Bank of America will launch two-way text alerts next year that will allow customers to transfer funds by text between accounts if, for example, they receive a text saying one of their account balances is low.
Bank of America also developed an e-commerce service six months ago for Gen Y that eliminates the $8.95 monthly account fee for those who don't use brick-and-mortar branches.
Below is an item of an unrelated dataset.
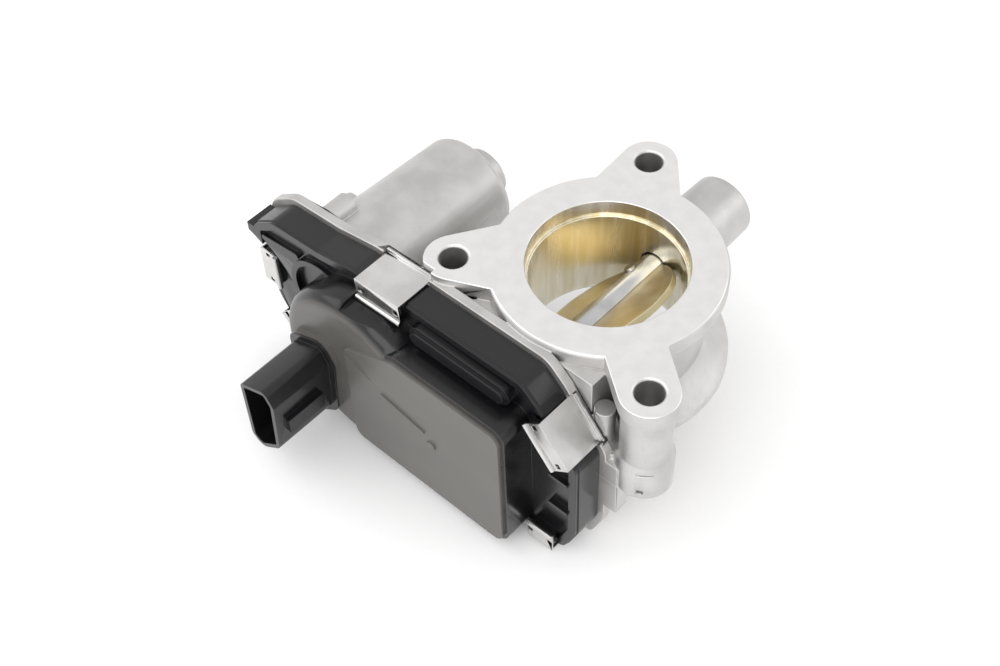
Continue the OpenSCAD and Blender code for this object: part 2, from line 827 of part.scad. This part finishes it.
module motor_shaft() {
  color([0.7, 0.7, 0.72])
    bar(motor_at, motor_shaft_r, -can_back_y - 1.2, large_wheel_y + wheel_w + 1);
}

module motor_pinion() {
  color([0.75, 0.6, 0.3])
    difference() {
      at_plane(motor_at)
        gear_teeth(fine_module, motor_pinion_teeth, motor_phase, large_wheel_y - 0.2, large_wheel_y + wheel_w + 0.4);
      bar(motor_at, motor_shaft_r + seat_gap, floor_y, large_wheel_y + wheel_w + 2);
    }
}

module cover() {
  color([0.1, 0.1, 0.11])
    difference() {
      union() {
        cover_shell();
        cover_plateau();
        cover_ribs();
        connector_body();
      }
      difference() {
        slab(joint_y - 1, skin_in_y)
          polygon(case_outline(-case_wall));
        bar(scoop_at, scoop_r + skin_t, scoop_y - skin_t, front_y);
      }
      difference() {
        bar(scoop_at, scoop_r, scoop_y, front_y + 4);
        clip_pads([left_clip, lower_left_clip]);
      }
      clip_notches();
      slab(joint_y, plateau_y - skin_t)
        polygon(inset_outline(plateau_corners, plateau_radii, plateau_wall));
      bar(dome_at, dome_r - case_wall, joint_y, plateau_y - skin_t - 1);
      slab(joint_y - 1, joint_y + 1)
        difference() {
          polygon(case_outline(-0.5));
          polygon(case_outline(-1.5));
        }
      slab(socket_floor_y, socket_mouth_y + 1)
        polygon(inset_outline(socket_corners, socket_radii, shroud_wall));
      for (k = [0 : pin_count - 1])
        at_pin(k)
          translate([-pin_w / 2 - seat_gap, -socket_floor_y - 1, -pin_t / 2 - seat_gap])
            cube([pin_w + 2 * seat_gap, socket_floor_y - plateau_y + 5, pin_t + 2 * seat_gap]);
      for (k = [0 : 1])
        at_terminal(k)
          translate([-terminal_w / 2 - seat_gap, -skin_in_y - 1.02, -terminal_t / 2 - seat_gap])
            cube([terminal_w + 2 * seat_gap, 3, terminal_t + 2 * seat_gap]);
    }
  color([0.1, 0.1, 0.11])
    axle_sockets();
}

dome_at = [-43, -34.4];

// Raised pads under the clips' front legs
module clip_pads(set) {
  for (c = set)
    at_clip(c)
      translate([-c[2] / 2 + 0.4, -c[3] - 1, -clip_leg + 0.6])
        cube([c[2] - 0.8, 2.4, clip_leg - 0.9]);
}

// Room for the front legs of the clips beside the plateau and the dome
module clip_notches() {
  for (c = [top_clip, corner_clip, bottom_clip])
    at_clip(c)
      translate([-c[2] / 2 - 0.4, -plateau_y - 1, -clip_leg - 0.7])
        cube([c[2] + 0.8, plateau_y - front_y - 0.05, clip_leg + 4]);
}

module cover_shell() {
  slab(joint_y, skin_out_y)
    polygon(case_outline(0));
  slab(skin_out_y - 1, front_y)
    difference() {
      polygon(case_outline(-0.3));
      polygon(case_outline(-2.6));
    }
  clip_pads(clips);
}

module cover_plateau() {
  slab(skin_out_y - 1, plateau_y - 1.2)
    polygon(rounded(plateau_corners, plateau_radii));
  slab(plateau_y - 1.5, plateau_y)
    polygon(inset_outline(plateau_corners, plateau_radii, 1));
  turned(dome_at)
    polygon(concat(
      [[0, skin_out_y - 1], [dome_r, skin_out_y - 1]],
      [for (k = [0 : 6]) [dome_r - 4 + 4 * cos(k * 15), plateau_y - 4.6 + 4 * sin(k * 15)]],
      [[0, plateau_y - 0.6]]
    ));
}

// Raised ribs, rings and pads moulded on the cover's front
module cover_ribs() {
  slab(skin_out_y - 1, skin_out_y + 3)
    polygon(link_outline([-24, -9.6], 3, [2, -9.6], 3));
  slab(skin_out_y + 2, skin_out_y + 4)
    polygon(link_outline([-24, -9.6], 2, [2, -9.6], 2));
  bar([-14.7, -37.2], 1.4, plateau_y - 1, plateau_y + 0.5);
  slab(plateau_y - 1, plateau_y + 0.5)
    polygon(link_outline([-31, -30.5], 0.35, [-17, -33.5], 0.35));
  difference() {
    bar(motor_at, 12.2, skin_out_y - 1, skin_out_y + 1.6);
    bar(motor_at, 10.4, skin_out_y - 2, skin_out_y + 5);
    translate([motor_at[0] - 20, -skin_out_y - 6, motor_at[1] - 40])
      cube([40, 12, 36]);
  }
  slab(skin_out_y - 1, skin_out_y + 1.2)
    polygon(link_outline([-82, -17], 1, [-70, -15.5], 1));
  translate([-88.6, -front_y, -22.5])
    cube([5, skirt_depth, 7]);
  for (z = [-31, -43])
    translate([15.5, -skin_out_y - 1.6, z])
      cube([6, 2.4, 1.1]);
}

module connector_body() {
  slab(plateau_y - 2.6, base_top_y)
    polygon(inset_outline(socket_corners, socket_radii, -base_margin));
  slab(plateau_y, socket_mouth_y)
    polygon(rounded(socket_corners, socket_radii));
  translate([-64, -socket_mouth_y + 4, -47])
    cube([3, 14, 6]);
  translate([-50.5, -socket_mouth_y + 3, -44])
    cube([2.6, 12, 5]);
}

// Bosses inside the cover that take the free ends of the axles
module axle_sockets() {
  for (p = [small_at, large_at])
    difference() {
      bar(p, axle_r + 2, axle_end_y - 2.4, plateau_y - skin_t + 0.4);
      bar(p, axle_r + seat_gap, axle_end_y - 3, axle_end_y + 0.3);
    }
}

module cover_gasket() {
  color([0.05, 0.05, 0.05])
    slab(joint_y + 0.02, joint_y + 0.98)
      difference() {
        polygon(case_outline(-0.55));
        polygon(case_outline(-1.45));
      }
}

module sensor_board() {
  color([0.1, 0.4, 0.2])
    translate([-8.5, -board_y - board_t, shaft_z - 9])
      cube([17, board_t, 12]);
}

pin_w = 1.5;
pin_t = 0.64;

module at_pin(k) {
  at_plane(pin_mid + [0, (k - (pin_count - 1) / 2) * pin_pitch])
    children();
}

module connector_pins() {
  color([0.8, 0.7, 0.4])
    for (k = [0 : pin_count - 1])
      at_pin(k)
        translate([-pin_w / 2, -socket_mouth_y + 7, -pin_t / 2])
          cube([pin_w, socket_mouth_y - 7 - plateau_y + 3, pin_t]);
}

terminal_w = 3;
terminal_t = 0.7;

module at_terminal(k) {
  at_plane(motor_at + [-6, k == 0 ? -5 : 5])
    children();
}

module motor_terminals() {
  color([0.8, 0.7, 0.4])
    for (k = [0 : 1])
      at_terminal(k)
        translate([-terminal_w / 2, -skin_in_y - 1, -terminal_t / 2])
          cube([terminal_w, skin_in_y + 1 - can_front_y - 0.5, terminal_t]);
}

// A folded clip: top strip, front leg with two windows and a rolled end, and a hook
module clip(c) {
  front = c[3] + 1.5 + clip_t;
  color([0.82, 0.83, 0.84])
    at_clip(c)
      difference() {
        union() {
          translate([-c[2] / 2, -front, 0.25])
            cube([c[2], front - joint_y + rim_depth - 0.8, clip_t]);
          translate([-c[2] / 2, -front, 0.25 - clip_leg])
            cube([c[2], clip_t, clip_leg + clip_t]);
          translate([-c[2] / 2, -front, 0.25 - clip_leg])
            rotate([0, 90, 0])
              cylinder(r = 0.75, h = c[2], $fn = 24);
          translate([-c[2] / 2, -joint_y + rim_depth - 1.4, 0.25])
            cube([c[2], clip_t, 1.7]);
        }
        for (s = [-1, 1])
          translate([s * c[2] * 0.4 - 0.7, -front - 2, -clip_leg / 2 - 0.2])
            cube([1.4, 4, 1.4]);
      }
}

module clip_top() {
  clip(top_clip);
}

module clip_corner() {
  clip(corner_clip);
}

module clip_bottom() {
  clip(bottom_clip);
}

module clip_lower_left() {
  clip(lower_left_clip);
}

module clip_left() {
  clip(left_clip);
}

throttle_housing();
end_plug();
gear_side_bearing();
far_bearing();
shaft_seals();
throttle_shaft();
throttle_plate();
plate_screws();
sector_gear();
sensor_magnet();
return_spring();
spring_sleeve();
stop_pins();
idler_gear_small();
idler_axle_small();
idler_gear_large();
idler_axle_large();
motor_can();
motor_magnets();
motor_end_plate();
motor_screws();
motor_rear_bush();
motor_armature();
motor_shaft();
motor_pinion();
cover();
cover_gasket();
sensor_board();
connector_pins();
motor_terminals();
clip_top();
clip_corner();
clip_bottom();
clip_lower_left();
clip_left();
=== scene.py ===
# Throttle body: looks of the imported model. Lengths are in metres unless a name says otherwise.
import json
import math

import bmesh
import bpy
from mathutils import Matrix, Vector


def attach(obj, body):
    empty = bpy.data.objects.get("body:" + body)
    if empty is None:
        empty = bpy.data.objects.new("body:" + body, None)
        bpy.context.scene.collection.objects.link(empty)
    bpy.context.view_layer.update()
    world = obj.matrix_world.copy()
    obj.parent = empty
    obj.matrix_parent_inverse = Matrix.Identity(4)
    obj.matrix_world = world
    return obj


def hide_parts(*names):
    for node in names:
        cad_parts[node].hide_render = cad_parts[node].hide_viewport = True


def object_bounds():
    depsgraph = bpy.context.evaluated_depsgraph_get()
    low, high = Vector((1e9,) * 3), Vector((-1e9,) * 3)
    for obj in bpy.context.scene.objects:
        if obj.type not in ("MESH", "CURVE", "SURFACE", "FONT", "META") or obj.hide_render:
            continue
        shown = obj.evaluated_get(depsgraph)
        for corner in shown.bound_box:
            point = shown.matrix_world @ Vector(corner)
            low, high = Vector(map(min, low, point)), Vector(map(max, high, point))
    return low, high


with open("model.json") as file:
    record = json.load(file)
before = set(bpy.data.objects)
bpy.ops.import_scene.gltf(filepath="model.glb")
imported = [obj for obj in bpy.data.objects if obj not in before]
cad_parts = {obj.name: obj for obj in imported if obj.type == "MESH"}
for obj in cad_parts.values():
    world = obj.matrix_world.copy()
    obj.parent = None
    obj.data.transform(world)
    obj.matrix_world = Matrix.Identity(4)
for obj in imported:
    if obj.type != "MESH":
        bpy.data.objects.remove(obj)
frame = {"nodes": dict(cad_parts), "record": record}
cad_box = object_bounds()

MM = 0.001
BODIES = frame["record"]["behaviour"]["bodies"]
SLOTS = {part["node"]: part["material_slot"] for part in frame["record"]["subparts"]}
PORT_R = 20 * MM
PORT_DEPTH = 4.5 * MM
LOWER_FACE_Z = -32.5 * MM
COVER_FRONT_Y = -48.9 * MM
PLATE_REST_ANGLE = math.radians(40)


# Shader maths

class Signal:
    """A number that varies over a surface. Arithmetic on it adds Math nodes."""

    def __init__(self, finish, socket):
        self.finish = finish
        self.socket = socket

    def maths(self, operation, first, second):
        return self.finish.value("ShaderNodeMath", {"operation": operation}, {0: first, 1: second})

    def __add__(self, other):
        return self.maths("ADD", self, other)

    def __radd__(self, other):
        return self.maths("ADD", other, self)

    def __sub__(self, other):
        return self.maths("SUBTRACT", self, other)

    def __rsub__(self, other):
        return self.maths("SUBTRACT", other, self)

    def __mul__(self, other):
        return self.maths("MULTIPLY", self, other)

    def __rmul__(self, other):
        return self.maths("MULTIPLY", other, self)

    def __pow__(self, other):
        return self.maths("POWER", self, other)

    def sine(self):
        return self.maths("SINE", self, 0.0)

    def step(self, low, high):
        """0 below low, 1 above high and a soft ramp between. low may be the greater one."""
        settings = {"interpolation_type": "SMOOTHSTEP", "clamp": True}
        inputs = {"Value": self, "From Min": low, "From Max": high, "To Min": 0.0, "To Max": 1.0}
        return self.finish.value("ShaderNodeMapRange", settings, inputs)


class Finish:
    """A procedural material with one surface shader."""

    def __init__(self, name, roughness, metallic=0.0, **uniform):
        self.material = bpy.data.materials.new(name)
        self.material.use_nodes = True
        self.tree = self.material.node_tree
        self.tree.nodes.clear()
        self.shader = self.node("ShaderNodeBsdfPrincipled")
        output = self.node("ShaderNodeOutputMaterial")
        self.tree.links.new(self.shader.outputs[0], output.inputs["Surface"])
        self.feed("Metallic", metallic)
        self.feed("Roughness", roughness)
        for socket, value in uniform.items():
            self.feed(socket.replace("_", " "), value)
        self.place = self.node("ShaderNodeTexCoord").outputs["Object"]
        split = self.node("ShaderNodeSeparateXYZ", {}, {0: self.place})
        self.x, self.y, self.z = (Signal(self, out) for out in split.outputs)

    def node(self, kind, settings=None, inputs=None):
        made = self.tree.nodes.new(kind)
        for name, value in (settings or {}).items():
            setattr(made, name, value)
        for name, value in (inputs or {}).items():
            self.join(made.inputs[name], value)
        return made

    def join(self, socket, value):
        if isinstance(value, Signal):
            value = value.socket
        if isinstance(value, bpy.types.NodeSocket):
            self.tree.links.new(value, socket)
        else:
            socket.default_value = value

    def value(self, kind, settings, inputs):
        return Signal(self, self.node(kind, settings, inputs).outputs[0])

    def feed(self, socket, value):
        self.join(self.shader.inputs[socket], value)

    def distance(self, across, along):
        return (across * across + along * along) ** 0.5

    def stretched(self, size):
        return self.node("ShaderNodeMapping", {}, {"Vector": self.place, "Scale": size}).outputs[0]

    def grain(self, size, detail=3.0, stretch=(1.0, 1.0, 1.0)):
        """Noise between 0 and 1 whose blotches are about size across."""
        inputs = {"Vector": self.stretched(stretch), "Scale": 1.0 / size, "Detail": detail}
        return self.value("ShaderNodeTexNoise", {}, inputs)

    def specks(self, size):
        """Distance to the nearest of many scattered points, size apart."""
        return self.value("ShaderNodeTexVoronoi", {}, {"Vector": self.place, "Scale": 1.0 / size})

    def blend(self, factor, first, second):
        """A colour between two colours."""
        mix = self.node("ShaderNodeMix", {"data_type": "RGBA"}, {0: factor, 6: first, 7: second})
        return mix.outputs[2]

    def relief(self, height, depth, strength=1.0):
        """Bumps of the given depth where height goes from 0 to 1."""
        inputs = {"Height": height, "Distance": depth, "Strength": strength}
        self.feed("Normal", self.node("ShaderNodeBump", {}, inputs).outputs[0])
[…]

Customers in the program receive their account statements online and don't have to maintain a minimum balance.
If a customer visits a bank branch to make a deposit or cash a check, the monthly fee is charged.
Still, not everyone is rushing headlong into social media.
Chuck Kim, chief financial officer and executive vice president for Commerce Bank, said regulatory concerns had kept the Kansas City-based bank from creating a Facebook page or Twitter account, although it is evaluating both.
"Banking is one of the most heavily regulated businesses in the world, and certainly in the U.S.," he said, adding that maintaining customers' privacy was a concern.
Commerce Bank has found success using another social media site, LinkedIn, for recruitment, particularly with Gen Y.
LinkedIn is an online networking site that allows users to add contacts to their page and post messages.
Commerce created a LinkedIn account last year and has since filled several positions using the site, where people can post their work history and job skills.
Financial institutions have found that social media can present public relations headaches. For example, there's a "Bank of America Sucks" page on Facebook, not affiliated with the bank, that has 1,291 fans.
But more banks see using social media as inevitable.
"What's changed is that we've realized that the conversation is happening online, whether or not we're there," said US Bank's Gutierrez.
"It's where our customers are, and we can better meet their needs if we're there."